- [To do]: Return the listing below word for word.

## Start

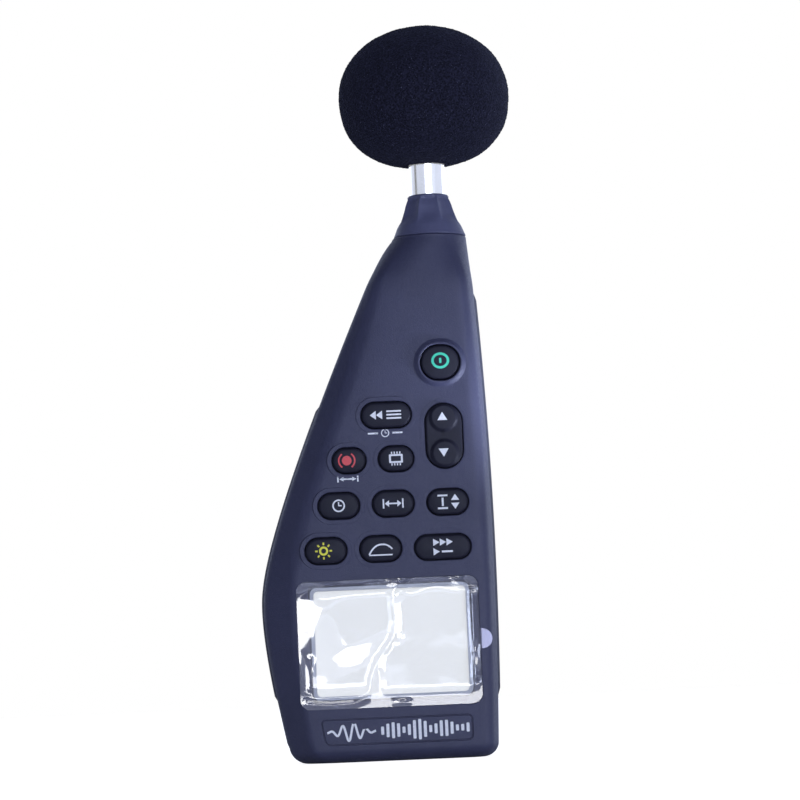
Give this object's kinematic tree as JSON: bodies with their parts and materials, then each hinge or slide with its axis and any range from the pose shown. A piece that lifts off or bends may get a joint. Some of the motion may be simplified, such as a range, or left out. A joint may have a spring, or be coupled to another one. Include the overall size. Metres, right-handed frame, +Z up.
{
  "type": "sound level meter",
  "caption": "Hand-held sound level meter: asymmetric tapering case with keypad and display, fluted nose cone, chromed microphone tube and foam ball windscreen.",
  "frame": {"origin": "where the microphone axis meets the flat bottom of the case", "axes": "+Z up along the microphone axis, -Y out of the front face (screen and keys), +X to the right seen from the front"},
  "size_m": [0.0987, 0.0632, 0.2704],
  "materials": {
    "case": "matte",
    "grip": "matte",
    "key": "satin",
    "seal": "matte",
    "chrome": "polished",
    "insulator": "satin",
    "gold": "satin",
    "steel": "satin",
    "board": "satin",
    "foam": "matte",
    "clear": "gloss",
    "film": "gloss",
    "dark_plastic": "satin",
    "display": "satin",
    "light_guide": "satin",
    "mat": "matte",
    "cell": "gloss",
    "wire": "satin",
    "trimmer": "gloss"
  },
  "bodies": {
    "body": {"front_shell": "case", "rear_shell": "case", "left_grip": "grip", "right_grip": "grip", "tube_seal": "seal", "mic_tube": "chrome", "preamp_board": "board", "mic_housing": "chrome", "mic_insulator": "insulator", "mic_backplate": "gold", "mic_diaphragm": "steel", "mic_grid": "chrome", "lcd_window": "clear", "screen_film": "film", "lcd_frame": "dark_plastic", "lcd_glass": "display", "lcd_backlight": "light_guide", "zebra_strip": "seal", "main_board": "board", "board_chips": "dark_plastic", "board_screws": "steel", "keypad_mat": "mat", "mic_cable": "seal", "battery_cells": "cell", "battery_springs": "steel", "battery_plates": "steel", "battery_leads": "wire", "tripod_insert": "gold", "case_screws": "steel", "power_jack": "dark_plastic", "output_jack": "dark_plastic", "data_port": "steel", "cal_trimmer": "trimmer"},
    "battery_door": {"battery_door": "case"},
    "nose_cone": {"nose_cone": "case"},
    "windscreen": {"windscreen": "foam"},
    "cal_screw": {"cal_screw": "gold"},
    "key_power": {"key_power": "key"},
    "key_recall": {"key_recall": "key"},
    "key_up_down": {"key_up_down": "key"},
    "key_record": {"key_record": "key"},
    "key_memory": {"key_memory": "key"},
    "key_clock": {"key_clock": "key"},
    "key_interval": {"key_interval": "key"},
    "key_min_max": {"key_min_max": "key"},
    "key_backlight": {"key_backlight": "key"},
    "key_weighting": {"key_weighting": "key"},
    "key_response": {"key_response": "key"}
  },
  "joints": [
    {"name": "power_press", "type": "slide", "parent": "body", "child": "key_power", "axis": [0, 1, 0], "range_m": [0, 0.0009]},
    {"name": "recall_press", "type": "slide", "parent": "body", "child": "key_recall", "axis": [0, 1, 0], "range_m": [0, 0.0009]},
    {"name": "up_down_rock", "type": "hinge", "parent": "body", "child": "key_up_down", "pos_m": [0.0018, -0.0135, 0.1163], "axis": [1, 0, 0], "range_deg": [-3.5, 3.5]},
    {"name": "record_press", "type": "slide", "parent": "body", "child": "key_record", "axis": [0, 1, 0], "range_m": [0, 0.0009]},
    {"name": "memory_press", "type": "slide", "parent": "body", "child": "key_memory", "axis": [0, 1, 0], "range_m": [0, 0.0009]},
    {"name": "clock_press", "type": "slide", "parent": "body", "child": "key_clock", "axis": [0, 1, 0], "range_m": [0, 0.0009]},
    {"name": "interval_press", "type": "slide", "parent": "body", "child": "key_interval", "axis": [0, 1, 0], "range_m": [0, 0.0009]},
    {"name": "min_max_press", "type": "slide", "parent": "body", "child": "key_min_max", "axis": [0, 1, 0], "range_m": [0, 0.0009]},
    {"name": "backlight_press", "type": "slide", "parent": "body", "child": "key_backlight", "axis": [0, 1, 0], "range_m": [0, 0.0009]},
    {"name": "weighting_press", "type": "slide", "parent": "body", "child": "key_weighting", "axis": [0, 1, 0], "range_m": [0, 0.0009]},
    {"name": "response_press", "type": "slide", "parent": "body", "child": "key_response", "axis": [0, 1, 0], "range_m": [0, 0.0009]},
    {"name": "windscreen_pull", "type": "slide", "parent": "body", "child": "windscreen", "axis": [0, 0, 1], "range_m": [0, 0.045]},
    {"name": "nose_turn", "type": "hinge", "parent": "body", "child": "nose_cone", "pos_m": [0, 0, 0.2], "axis": [0, 0, 1], "range_deg": [0, 180]},
    {"name": "door_slide", "type": "slide", "parent": "body", "child": "battery_door", "axis": [0, 0, -1], "range_m": [0, 0.075]},
    {"name": "cal_turn", "type": "hinge", "parent": "body", "child": "cal_screw", "pos_m": [-0.041, -0.0033, 0.005], "axis": [0, 0, 1], "range_deg": [-130, 130]}
  ]
}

## End

- [Full solution]:
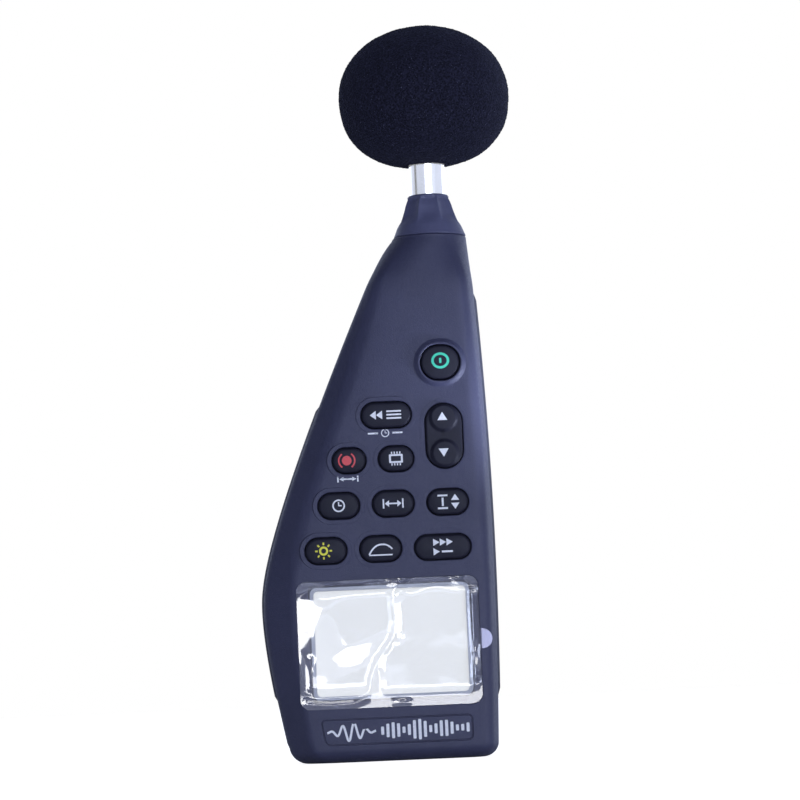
Give this object's kinematic tree as JSON: bodies with their parts and materials, then each hinge or slide with its axis and any range from the pose shown. A piece that lifts off or bends may get a joint. Some of the motion may be simplified, such as a range, or left out. A joint may have a spring, or be coupled to another one. Include the overall size. Metres, right-handed frame, +Z up.
{
  "type": "sound level meter",
  "caption": "Hand-held sound level meter: asymmetric tapering case with keypad and display, fluted nose cone, chromed microphone tube and foam ball windscreen.",
  "frame": {"origin": "where the microphone axis meets the flat bottom of the case", "axes": "+Z up along the microphone axis, -Y out of the front face (screen and keys), +X to the right seen from the front"},
  "size_m": [0.0987, 0.0632, 0.2704],
  "materials": {
    "case": "matte",
    "grip": "matte",
    "key": "satin",
    "seal": "matte",
    "chrome": "polished",
    "insulator": "satin",
    "gold": "satin",
    "steel": "satin",
    "board": "satin",
    "foam": "matte",
    "clear": "gloss",
    "film": "gloss",
    "dark_plastic": "satin",
    "display": "satin",
    "light_guide": "satin",
    "mat": "matte",
    "cell": "gloss",
    "wire": "satin",
    "trimmer": "gloss"
  },
  "bodies": {
    "body": {"front_shell": "case", "rear_shell": "case", "left_grip": "grip", "right_grip": "grip", "tube_seal": "seal", "mic_tube": "chrome", "preamp_board": "board", "mic_housing": "chrome", "mic_insulator": "insulator", "mic_backplate": "gold", "mic_diaphragm": "steel", "mic_grid": "chrome", "lcd_window": "clear", "screen_film": "film", "lcd_frame": "dark_plastic", "lcd_glass": "display", "lcd_backlight": "light_guide", "zebra_strip": "seal", "main_board": "board", "board_chips": "dark_plastic", "board_screws": "steel", "keypad_mat": "mat", "mic_cable": "seal", "battery_cells": "cell", "battery_springs": "steel", "battery_plates": "steel", "battery_leads": "wire", "tripod_insert": "gold", "case_screws": "steel", "power_jack": "dark_plastic", "output_jack": "dark_plastic", "data_port": "steel", "cal_trimmer": "trimmer"},
    "battery_door": {"battery_door": "case"},
    "nose_cone": {"nose_cone": "case"},
    "windscreen": {"windscreen": "foam"},
    "cal_screw": {"cal_screw": "gold"},
    "key_power": {"key_power": "key"},
    "key_recall": {"key_recall": "key"},
    "key_up_down": {"key_up_down": "key"},
    "key_record": {"key_record": "key"},
    "key_memory": {"key_memory": "key"},
    "key_clock": {"key_clock": "key"},
    "key_interval": {"key_interval": "key"},
    "key_min_max": {"key_min_max": "key"},
    "key_backlight": {"key_backlight": "key"},
    "key_weighting": {"key_weighting": "key"},
    "key_response": {"key_response": "key"}
  },
  "joints": [
    {"name": "power_press", "type": "slide", "parent": "body", "child": "key_power", "axis": [0, 1, 0], "range_m": [0, 0.0009]},
    {"name": "recall_press", "type": "slide", "parent": "body", "child": "key_recall", "axis": [0, 1, 0], "range_m": [0, 0.0009]},
    {"name": "up_down_rock", "type": "hinge", "parent": "body", "child": "key_up_down", "pos_m": [0.0018, -0.0135, 0.1163], "axis": [1, 0, 0], "range_deg": [-3.5, 3.5]},
    {"name": "record_press", "type": "slide", "parent": "body", "child": "key_record", "axis": [0, 1, 0], "range_m": [0, 0.0009]},
    {"name": "memory_press", "type": "slide", "parent": "body", "child": "key_memory", "axis": [0, 1, 0], "range_m": [0, 0.0009]},
    {"name": "clock_press", "type": "slide", "parent": "body", "child": "key_clock", "axis": [0, 1, 0], "range_m": [0, 0.0009]},
    {"name": "interval_press", "type": "slide", "parent": "body", "child": "key_interval", "axis": [0, 1, 0], "range_m": [0, 0.0009]},
    {"name": "min_max_press", "type": "slide", "parent": "body", "child": "key_min_max", "axis": [0, 1, 0], "range_m": [0, 0.0009]},
    {"name": "backlight_press", "type": "slide", "parent": "body", "child": "key_backlight", "axis": [0, 1, 0], "range_m": [0, 0.0009]},
    {"name": "weighting_press", "type": "slide", "parent": "body", "child": "key_weighting", "axis": [0, 1, 0], "range_m": [0, 0.0009]},
    {"name": "response_press", "type": "slide", "parent": "body", "child": "key_response", "axis": [0, 1, 0], "range_m": [0, 0.0009]},
    {"name": "windscreen_pull", "type": "slide", "parent": "body", "child": "windscreen", "axis": [0, 0, 1], "range_m": [0, 0.045]},
    {"name": "nose_turn", "type": "hinge", "parent": "body", "child": "nose_cone", "pos_m": [0, 0, 0.2], "axis": [0, 0, 1], "range_deg": [0, 180]},
    {"name": "door_slide", "type": "slide", "parent": "body", "child": "battery_door", "axis": [0, 0, -1], "range_m": [0, 0.075]},
    {"name": "cal_turn", "type": "hinge", "parent": "body", "child": "cal_screw", "pos_m": [-0.041, -0.0033, 0.005], "axis": [0, 0, 1], "range_deg": [-130, 130]}
  ]
}